The lines below are to be quoted exactly, from the first through the one that contains "blunt rounds the tip, from 0 to 1.".
━━━
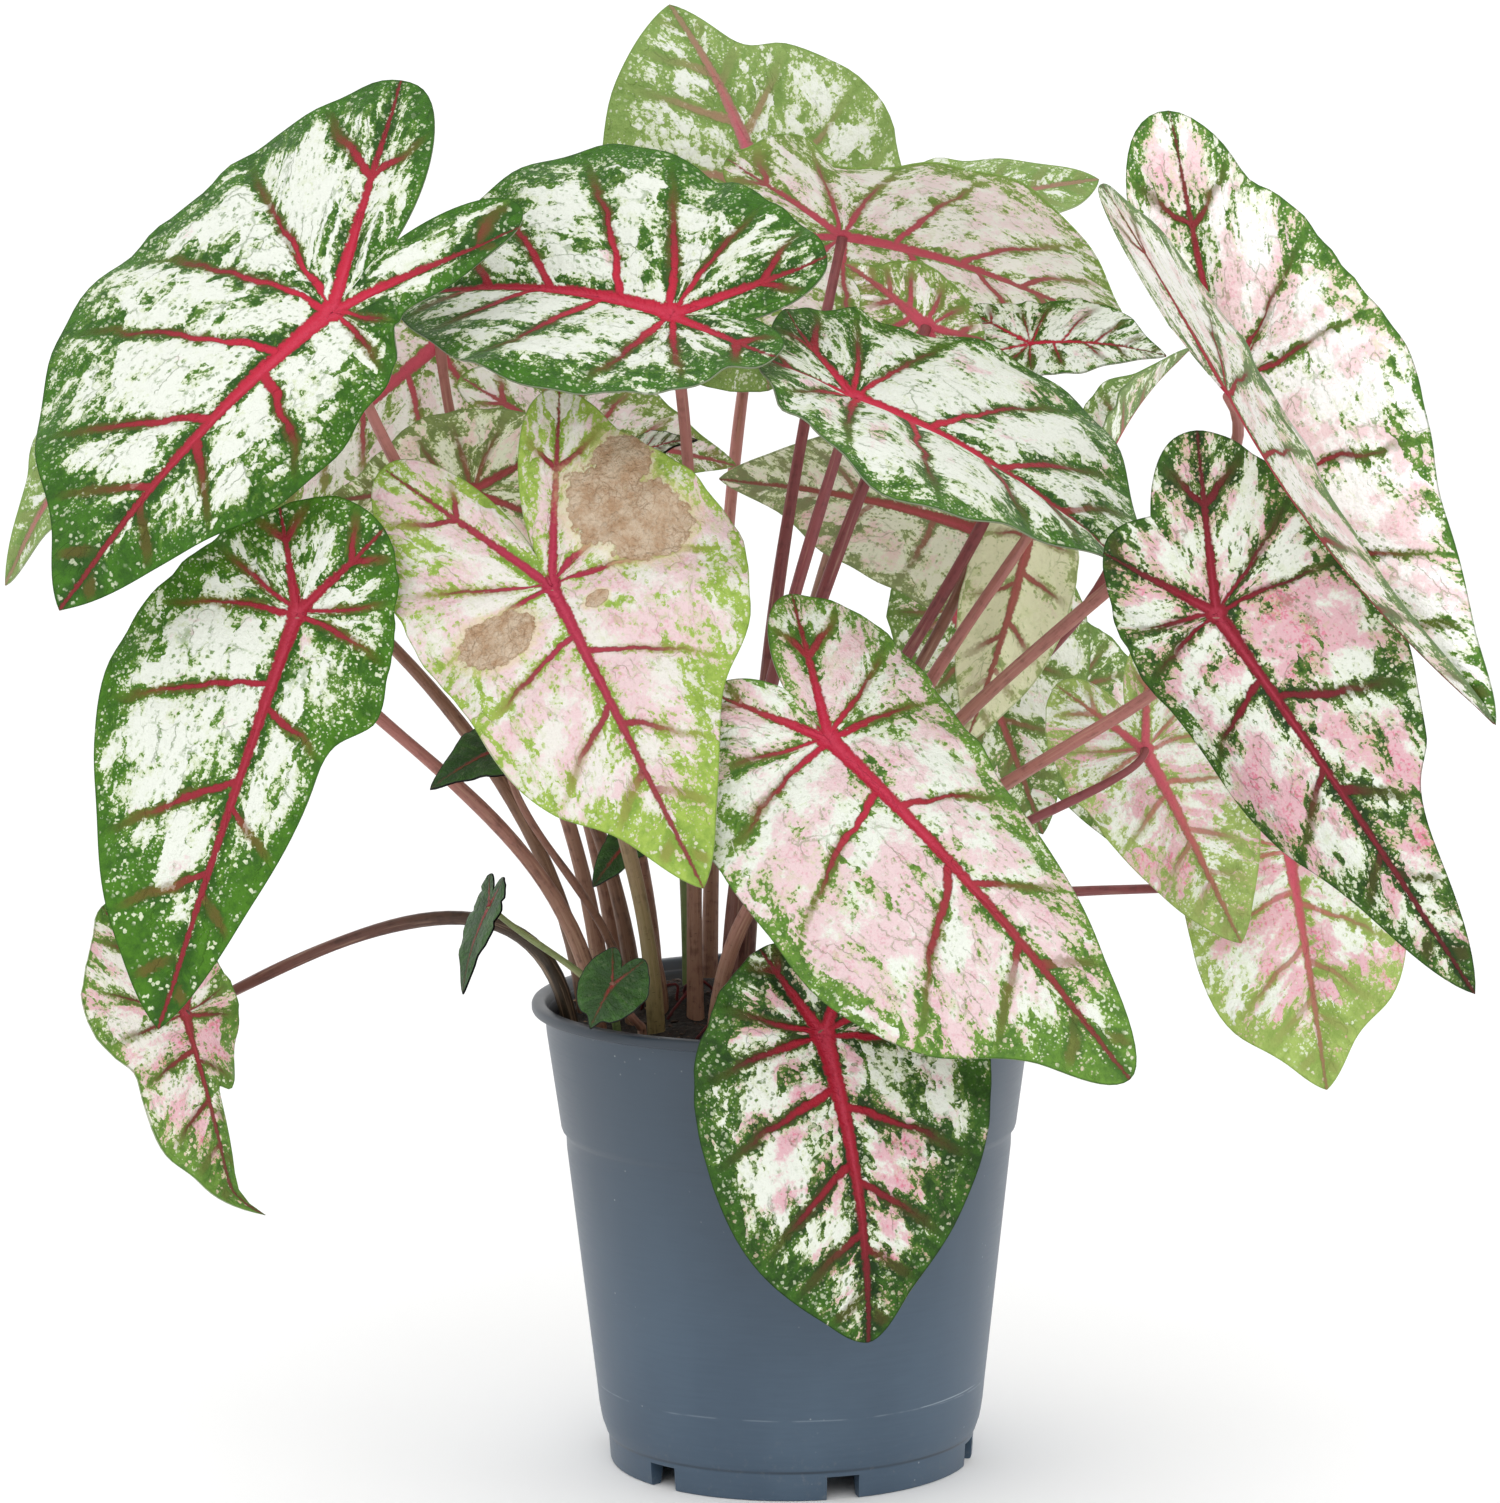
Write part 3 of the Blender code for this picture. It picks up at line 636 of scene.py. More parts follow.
YOUNG = LeafFinish(
    "young", lit(62, 108, 40), lit(34, 68, 26), lit(204, 214, 190), lit(204, 120, 120),
    lit(180, 70, 76), lit(158, 44, 50), lit(72, 76, 36), margin=40.0, halo=3.0, cover=-3.0,
    pink=0.0, fleck=0.08, net=0.0, vein_width=0.4, ribs=0.0, shine=0.14,
)
BUD = replace(YOUNG, name="bud", vein_width=0.24)


@dataclass(frozen=True)
class Leaf:
    """One leaf, in millimetres and degrees.

    joint is where the stalk meets the blade, face the azimuth and elevation that its upper side
    looks to, left and right the outline's radii at OUTLINE_ANGLES without the tip and the notch.
    blunt rounds the tip, from 0 to 1.

    fold is how steeply the left and the right half rise from the midrib and curl how far each
    bends back down over its width. lobe_fold is the fold behind the joint, where it differs. arch
    lifts the midrib's middle and sway moves it to the left, as shares of its length. hook moves
    the tip to the left. wave is the height, count and phase of the waves round the edge.

    foot is where the stalk stands in the soil, girth its radii at foot and blade before SLENDER
    scales them, come the direction in which it meets the blade, and reach how far its curve keeps
    to its first and its last direction, as shares of the way between its ends. A young leaf is one
    solid in the part.
    """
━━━
* [Result]:
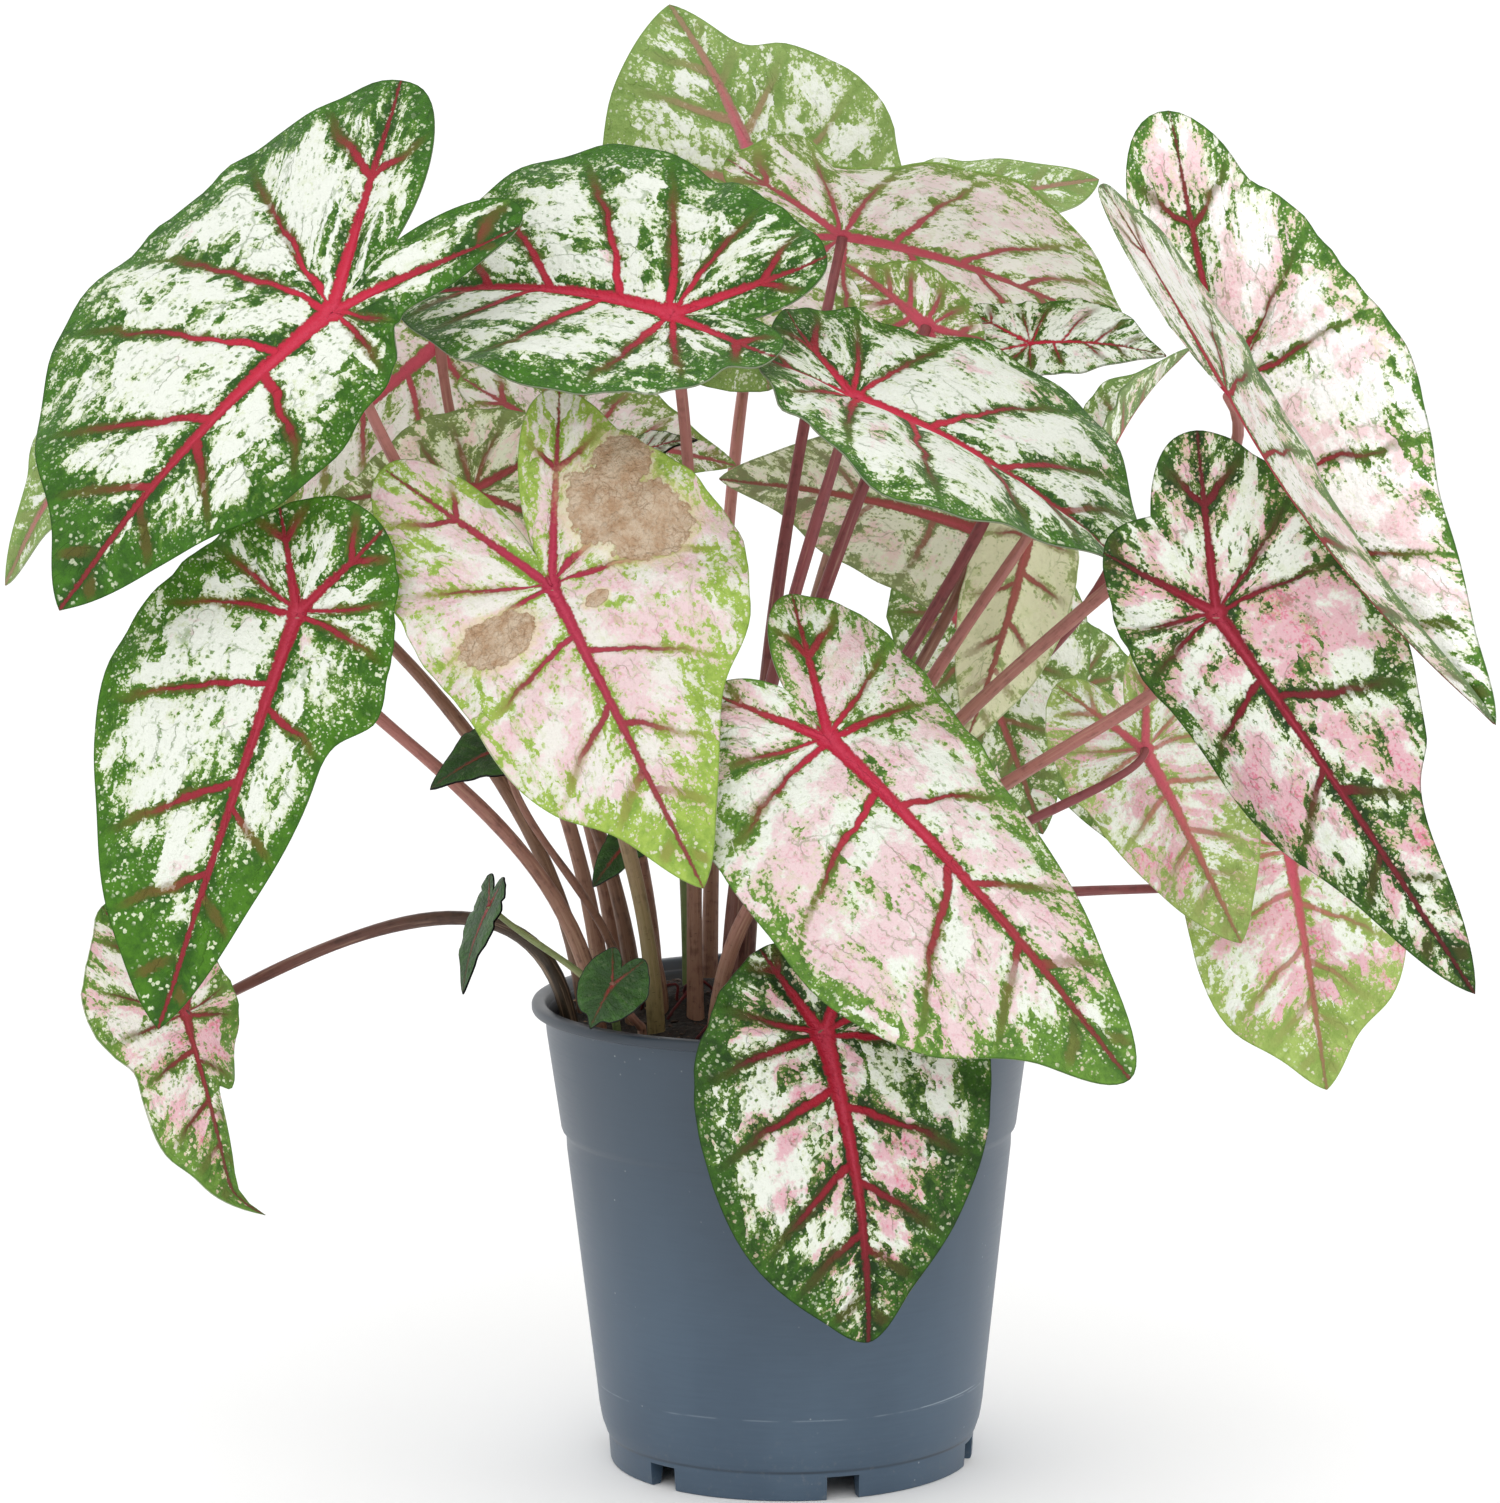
Write part 3 of the Blender code for this picture. It picks up at line 636 of scene.py. More parts follow.
YOUNG = LeafFinish(
    "young", lit(62, 108, 40), lit(34, 68, 26), lit(204, 214, 190), lit(204, 120, 120),
    lit(180, 70, 76), lit(158, 44, 50), lit(72, 76, 36), margin=40.0, halo=3.0, cover=-3.0,
    pink=0.0, fleck=0.08, net=0.0, vein_width=0.4, ribs=0.0, shine=0.14,
)
BUD = replace(YOUNG, name="bud", vein_width=0.24)


@dataclass(frozen=True)
class Leaf:
    """One leaf, in millimetres and degrees.

    joint is where the stalk meets the blade, face the azimuth and elevation that its upper side
    looks to, left and right the outline's radii at OUTLINE_ANGLES without the tip and the notch.
    blunt rounds the tip, from 0 to 1.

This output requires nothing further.